Retype each line of the listing below, from the first through the one holding "const DEGREE = Math.PI / 180;", with no other lines.

═══ SUPPLIED DATA

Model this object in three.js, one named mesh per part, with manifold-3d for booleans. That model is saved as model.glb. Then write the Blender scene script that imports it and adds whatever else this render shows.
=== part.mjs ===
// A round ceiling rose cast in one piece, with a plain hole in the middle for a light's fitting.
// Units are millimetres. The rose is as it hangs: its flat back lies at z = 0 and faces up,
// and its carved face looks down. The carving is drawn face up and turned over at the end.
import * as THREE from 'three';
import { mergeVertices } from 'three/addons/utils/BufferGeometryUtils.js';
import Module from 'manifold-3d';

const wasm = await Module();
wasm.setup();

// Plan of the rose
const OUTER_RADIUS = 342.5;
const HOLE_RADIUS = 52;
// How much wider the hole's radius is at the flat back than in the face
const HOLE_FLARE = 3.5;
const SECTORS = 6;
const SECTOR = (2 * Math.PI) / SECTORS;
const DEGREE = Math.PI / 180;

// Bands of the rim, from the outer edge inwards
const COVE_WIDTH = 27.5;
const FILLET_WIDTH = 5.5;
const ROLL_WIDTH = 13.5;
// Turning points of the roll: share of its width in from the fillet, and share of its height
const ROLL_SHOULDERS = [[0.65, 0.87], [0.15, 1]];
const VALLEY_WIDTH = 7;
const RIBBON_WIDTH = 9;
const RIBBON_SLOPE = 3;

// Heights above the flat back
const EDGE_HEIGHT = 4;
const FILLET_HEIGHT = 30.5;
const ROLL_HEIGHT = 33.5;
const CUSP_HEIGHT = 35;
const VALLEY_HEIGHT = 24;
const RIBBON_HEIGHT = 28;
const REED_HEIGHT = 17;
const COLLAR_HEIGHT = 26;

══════

ANSWER FOR THIS EXERCISE.
Model this object in three.js, one named mesh per part, with manifold-3d for booleans. That model is saved as model.glb. Then write the Blender scene script that imports it and adds whatever else this render shows.
=== part.mjs ===
// A round ceiling rose cast in one piece, with a plain hole in the middle for a light's fitting.
// Units are millimetres. The rose is as it hangs: its flat back lies at z = 0 and faces up,
// and its carved face looks down. The carving is drawn face up and turned over at the end.
import * as THREE from 'three';
import { mergeVertices } from 'three/addons/utils/BufferGeometryUtils.js';
import Module from 'manifold-3d';

const wasm = await Module();
wasm.setup();

// Plan of the rose
const OUTER_RADIUS = 342.5;
const HOLE_RADIUS = 52;
// How much wider the hole's radius is at the flat back than in the face
const HOLE_FLARE = 3.5;
const SECTORS = 6;
const SECTOR = (2 * Math.PI) / SECTORS;
const DEGREE = Math.PI / 180;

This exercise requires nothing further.